Man hätte „Majesties“ getrost den Titel „The Dark Side Of Sgt. Pepper“ geben können: Die meisten Songs reichten nicht an die Klasse des Lennon/McCartney-Materials heran, und wo die „Pepper“-Produktion zum künstlerischen und technischen Feuerwerk geraten war, erschien das einfältige Geklapper Ihrer satanischen Majestäten als ein aus dem Ruder gelaufener LSD-Workshop, den man versehentlich in einem der teuersten Tonstudios des Landes untergebracht hatte. Mal ganz abgesehen davon, dass der Acidrock jener Saison grundsätzlich eher etwas für romantische Hippieseelen wie die der Beatles war, nicht aber zur nüchternen Weltsicht von Jagger, Richards, Jones, Charlie Watts und Biedermann Bill Wyman passte.

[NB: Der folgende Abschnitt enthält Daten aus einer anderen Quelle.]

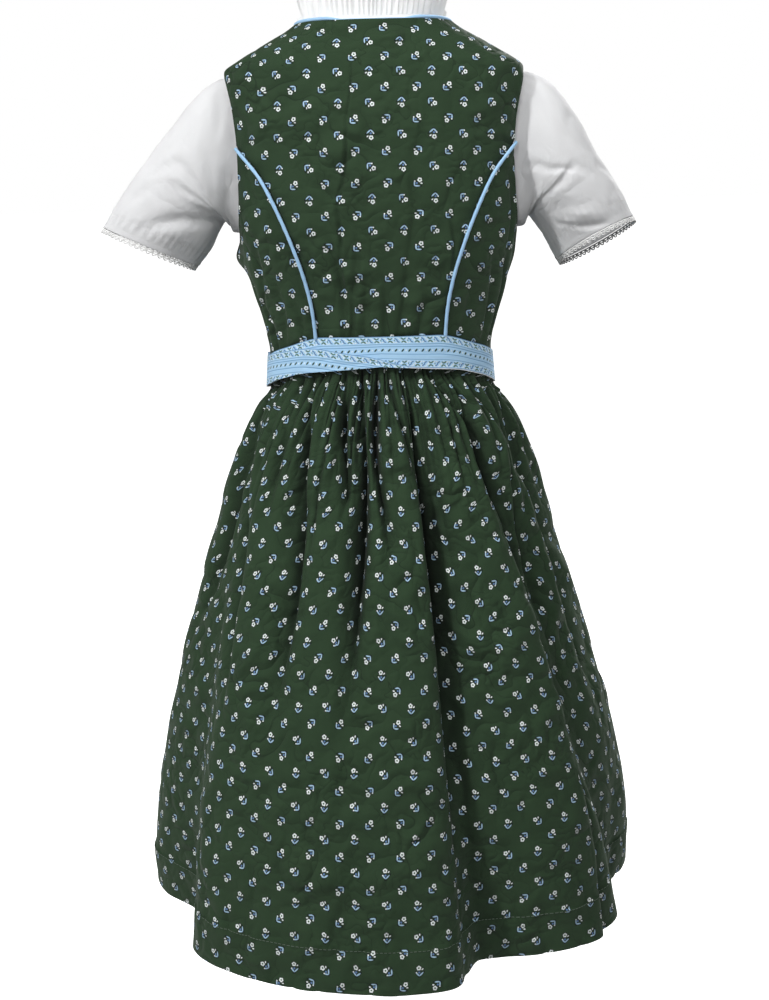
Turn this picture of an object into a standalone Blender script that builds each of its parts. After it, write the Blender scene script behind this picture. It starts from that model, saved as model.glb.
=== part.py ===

Kurzum: Auch wenn sie das Psychedelic-Thema in Songs wie „We Love You“ und den Albumtracks „She’s A Rainbow“ sowie „2000 Light Years From Home“ souverän und eloquent abgehandelt hatten, Perspektive hatte das alles nicht. Im tiefsten Grunde ihrer Seele waren die Rolling Stones nun mal eine Rock’n‘Roll Band. Und zu deren emotionaler Hausapotheke gehörten nicht Liebe, Frieden und Hippieglöckchen, sondern Sex, Aufruhr und Gitarrenlärm.

Am Ende des Flowerpowerjahres fällt die Bilanz im Stones-Lager jedenfalls verheerend aus: Innerhalb der Band ist der Bruch irreparabel geworden. Jones verschwindet zusehends in eine Abwärtsspirale aus Drogenmissbrauch, Gerichtsprozessen und Paranoia. Die Band arbeitet faktisch nur noch zu viert und kann wegen des unzuverlässigen Jones keine Tourneen unternehmen. Ein künstlerisches Management gibt es nicht, und da draußen sind plötzlich nicht wenige Pressestimmen zu vernehmen, die lauthals verkünden, dass die Stones ihren Biss verloren haben. Als das Jahr 1967 zu Ende geht, wissen alle Beteiligten, dass etwas geschehen muss.